Before our first peer review, I knew my kids needed some community-building before they would trust each other. So we built each other up!

Guiding Question

5 minutes

Before working on putting my students in partners for peer review, I know that I needed to build relationships among them. I know that I have a great relationship with my students, and they respect me, but in overhearing a conversation, I became worried that they weren't respecting each other.

The Guiding Question of "What are some concerns when working with someone who is not a friend?" quickly addresses the fact that they may or may not get to work with a friend all the time (I tend to be much more lenient with this at the beginning of the year).

Work Time

40 minutes

So the work time takes up most of the class, but it's really valuable work. I've already taught my kids to do a Chalk Talk, so the expectations are established. They are not to talk, and all discourse takes place on the white board. We don't just write comments, but instead engage in a written conversation.
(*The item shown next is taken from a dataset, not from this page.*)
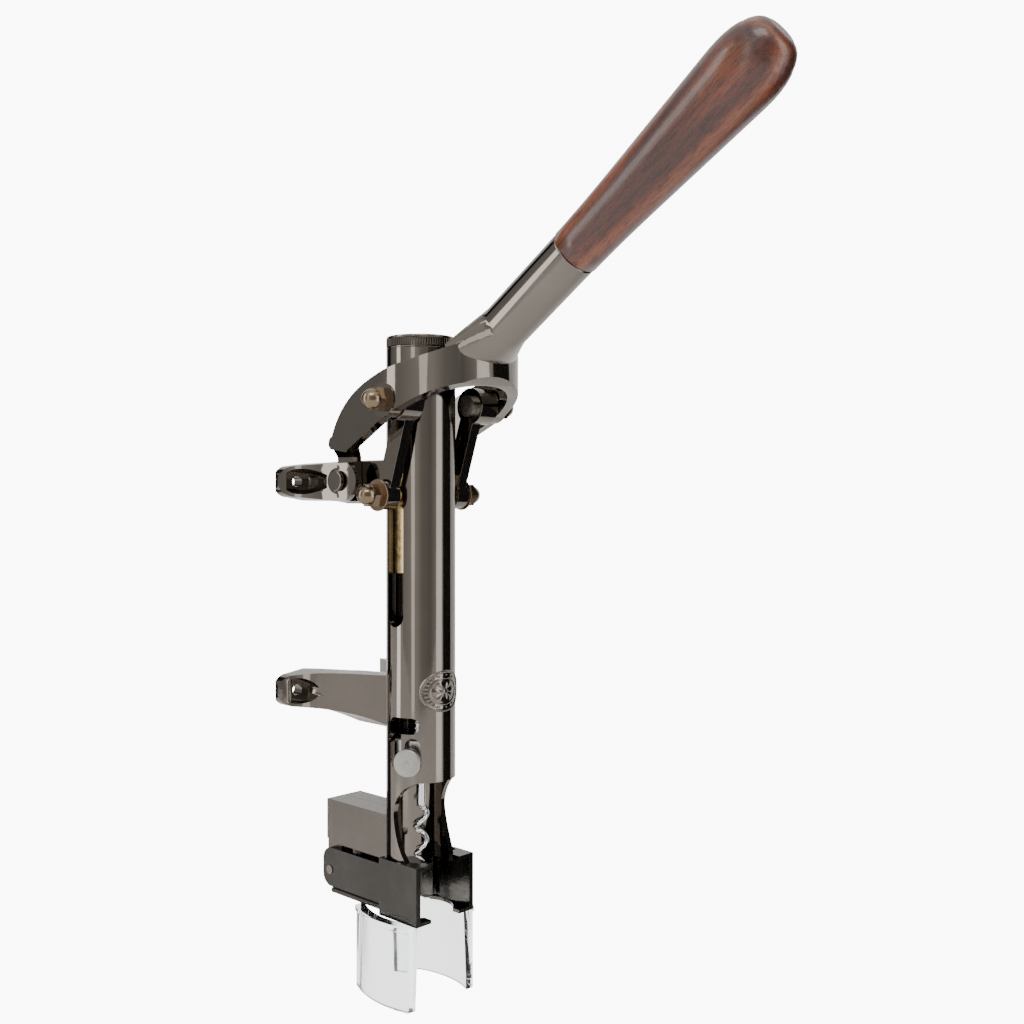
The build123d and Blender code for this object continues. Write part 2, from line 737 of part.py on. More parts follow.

For this Chalk Talk, I put each one of my students (one at a time) at the front of the room, in front of the white board and had students write about their classmates. Even if they didn't know them, I asked that they write something after reading what was already written. This way, they are learning new information about their classmate while reading, and commenting on that new information.


Wrap Up

5 minutes

For the Wrap-Up, I asked students to write down three things they learned about their classmates today that they didn't know before. They jotted these down on a sticky note and posted them on the board before they walked out of the door.

One student wrote, "I never knew Kaileigh liked Dr. Who. I do, too!"

Another wrote, "I liked getting to know students who didn't go to my elementary school."